Monday, 19 November 2012

A study of old age and so much more

All Passion Spent by Vita Sackville-West (1931)

I had not read any Vita Sackville-West until I acquired an ancient Penguin edition of "All Passion Spent" when clearing out my mother-in-law's bookshelves.  What a treasure I had missed. This is English prose at its best, though describing a long dead world with its outdated mores and values, it still has a message for today. 
The heroine is the elderly Lady Slane who courageously embraces a long suppressed sense of freedom and whimsy after a lifetime of convention. After the death of her husband she, as an 88-year-old woman, is emancipated and, for the first time since she was eighteen, "does her own thing!"  Her husband was a politician, prime minister and Viceroy of India and she travelled the world with him as he followed his career. She enjoys annoying her pompous and overbearing children. She begins by infuriating them by ignoring their plans for looking after her in her widowhood and makes her own arrangements to live in a cottage in Hampstead.

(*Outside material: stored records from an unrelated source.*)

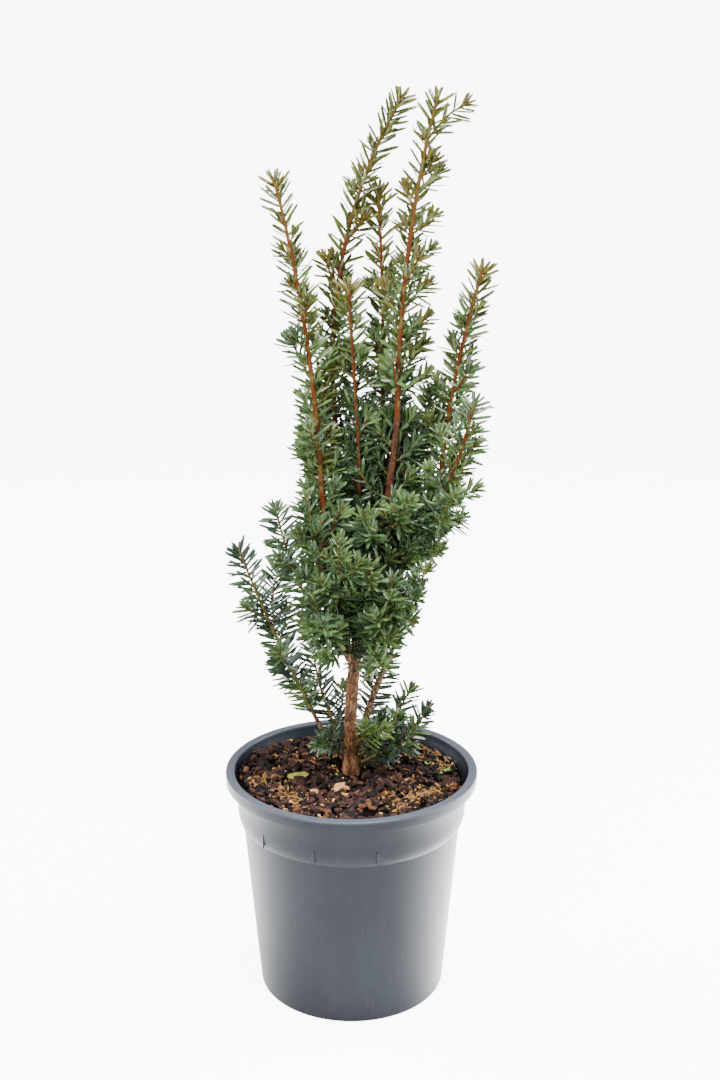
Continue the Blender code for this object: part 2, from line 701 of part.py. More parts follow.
def main():
    for thing in list(bpy.data.objects):
        bpy.data.objects.remove(thing)
    make_pot(material("pot_plastic", (0.075, 0.09, 0.105), 0.42))
    make_soil(material("soil_bark", (0.055, 0.032, 0.026), 0.9))
    make_plant(
        material("trunk_bark", (0.24, 0.12, 0.07), 0.85),
        material("bough_bark", (0.3, 0.16, 0.08), 0.8),
        {
            "leader": material("leader_foliage", (0.14, 0.2, 0.05), 0.5),
            "shoot": material("shoot_foliage", (0.05, 0.13, 0.06), 0.5),
            "tuft": material("tuft_foliage", (0.06, 0.17, 0.05), 0.5),
        },
    )


main()
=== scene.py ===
"""Dwarf Japanese yew in a round nursery pot of bark soil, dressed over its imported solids.

One operator makes each piece or group of like pieces, and the panel in the sidebar lists them.
The pot, the soil, the limbs and the twigs follow the solids' own tables and rules. Sprigs, needles
and chips are added to them. Places and lengths in the tables are millimetres, and MM turns them
into metres. +Z is up, and -Y is the front.
"""

import math
import random
from collections import namedtuple

import bpy
import numpy as np
from bpy.props import FloatProperty, FloatVectorProperty, IntProperty, PointerProperty
from mathutils import Euler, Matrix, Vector, noise


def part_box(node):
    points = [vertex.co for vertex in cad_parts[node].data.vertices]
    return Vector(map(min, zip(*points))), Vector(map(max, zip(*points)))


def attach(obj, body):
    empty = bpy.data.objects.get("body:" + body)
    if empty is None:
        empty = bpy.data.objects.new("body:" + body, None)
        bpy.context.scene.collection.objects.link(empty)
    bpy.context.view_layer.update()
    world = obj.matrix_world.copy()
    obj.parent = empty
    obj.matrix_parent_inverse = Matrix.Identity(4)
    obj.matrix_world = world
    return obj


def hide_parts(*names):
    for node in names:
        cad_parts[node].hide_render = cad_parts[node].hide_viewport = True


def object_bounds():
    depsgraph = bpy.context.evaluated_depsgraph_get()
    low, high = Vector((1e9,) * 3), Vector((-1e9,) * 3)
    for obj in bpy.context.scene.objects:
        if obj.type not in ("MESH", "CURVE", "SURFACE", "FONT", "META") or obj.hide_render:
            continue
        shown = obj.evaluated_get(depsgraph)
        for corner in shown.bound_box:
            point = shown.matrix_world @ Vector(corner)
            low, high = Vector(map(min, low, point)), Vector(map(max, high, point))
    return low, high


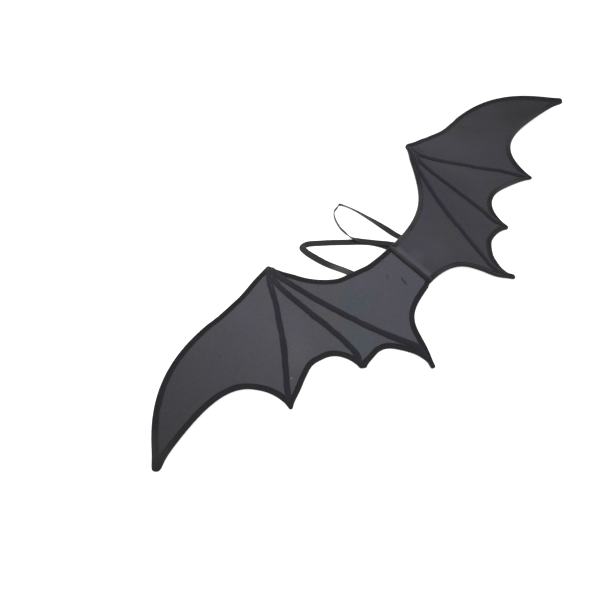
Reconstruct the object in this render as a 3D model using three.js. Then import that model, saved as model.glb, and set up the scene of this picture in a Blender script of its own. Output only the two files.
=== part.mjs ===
// Costume bat wings of cloth: two mirrored wings joined at a centre seam, with two elastic shoulder straps.
// Millimetres. X runs along the span, Y up the seam towards the straps, Z up from the surface they lie on.
// The pair lies outer side up. Its middle is tented over the straps, and its tips curl up a little.
import * as THREE from 'three';

// Driving dimensions
const SPAN = 800;
const HEIGHT = 260;
const SEAM_LENGTH = 75;
const CLOTH_THICKNESS = 1.5;
const BINDING_WIDTH = 7.5;
const BINDING_CLOTH = 1.2;
const BINDING_GRIP = 4;
const RIB_WIDTH = 6.5;
const RIB_HEIGHT = 1.8;
const SEAM_BAND_WIDTH = 8;
const SEAM_FOLD = 2;
const STRAP_WIDTH = 7.5;
const STRAP_THICKNESS = 1.4;
const STRAP_REACH = 104;
const CLEARANCE = 0.3;
const RIB_CLEARANCE = 0.4;

// How far the cloth stands off the surface
const SEAM_LIFT = 9;
const LEFT_TIP_LIFT = 30;
const RIGHT_TIP_LIFT = 25;
const RIGHT_SHOULDER_LIFT = 15;

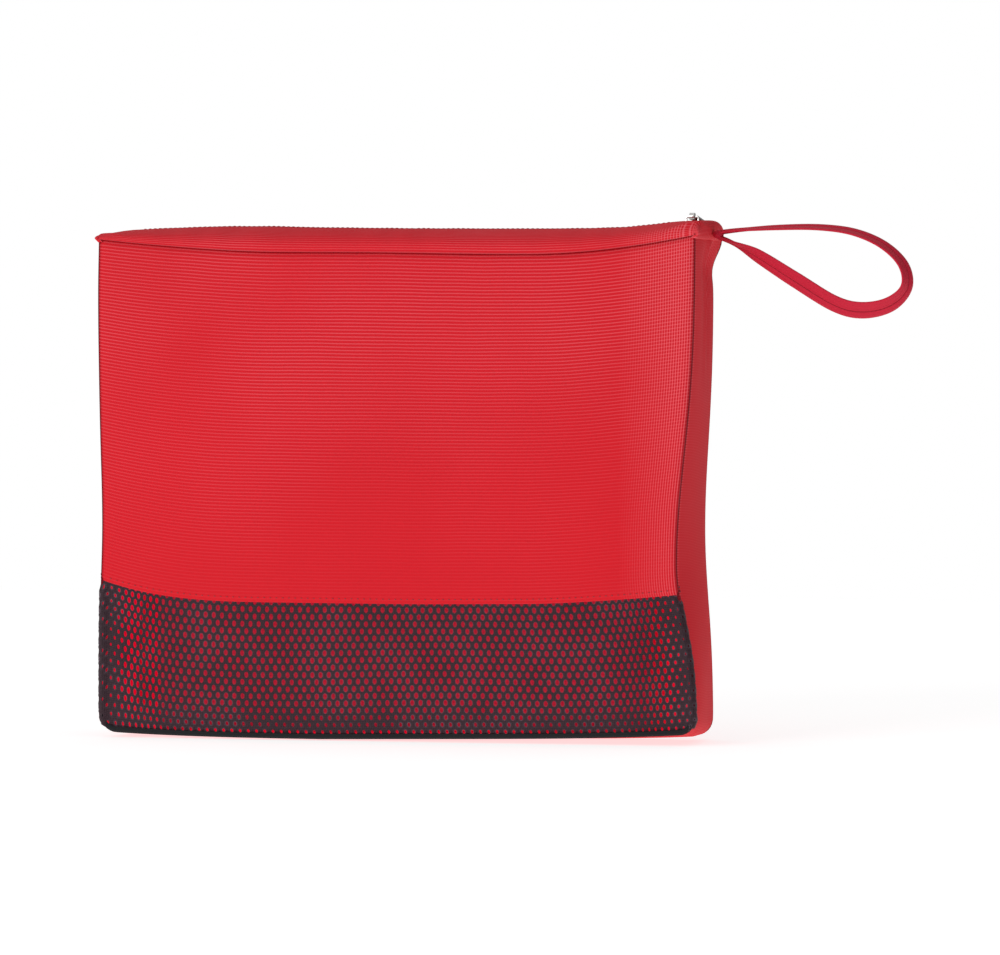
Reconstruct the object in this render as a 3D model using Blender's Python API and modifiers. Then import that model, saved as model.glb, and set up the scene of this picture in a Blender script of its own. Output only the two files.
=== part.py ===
"""A fire blanket in its soft zip pouch: pouch shell, mesh window, zip, wrist strap and the folded blanket.

The pouch stands on its bottom gusset. +X runs along the zip towards the wrist strap, -Y is the front with
the mesh window, and +Z is up. The origin is the middle of the face that the pouch stands on.
"""

import math

import bmesh
import bpy
from mathutils import Matrix, Vector

# Pouch shell, in metres
POUCH_WIDTH = 0.310
POUCH_DEPTH = 0.060
POUCH_HEIGHT = 0.258
CROWN_RISE = 0.012
LOWER_CORNER_RADIUS = 0.016
FABRIC_WALL = 0.0012
GAP = 0.0003

# Mesh window and the tapes that finish its edges
MESH_HEIGHT = 0.070
MESH_BAND_HEIGHT = 0.009
TRIM_WALL = 0.0008
MESH_BINDING_HEIGHT = 0.0045
SEAM_BINDING_WIDTH = 0.008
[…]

A few months later she has an opportunity to annoy them even more by giving away an enormous inheritance to charity to spite their avaricious and parsimonious tendencies.
This charming and gentle novel addresses people's, especially women's, control of their own lives, a subject about which Sackville-West was greatly concerned. Like Sackville-West, Lady Slane explicitly states that she is not a feminist and considers such issues to be questions of human rights, while acknowledging the difficult position of women.
The wise old lady seeks a life that allows plenty of time for reflection and she chooses companions that will not upset the rhythm of her new life. She reflects for the first time on the dreams that she had for her life before she became engaged at the age of 18 and how her plans became completely taken over by her husbands plans. It is a story about relationships, family, place in society, the constrictions that convention puts upon people and the lack of control that people have on their lives. It also reflects tangentially on the nature of love and relationships which considering Sackville-West's affairs with other women as a member of the Bloomsbury set and her long lasting "open" marriage are poignant.
I am glad I made the time to read this grubby old orange Penguin novel. It was a worthwhile read.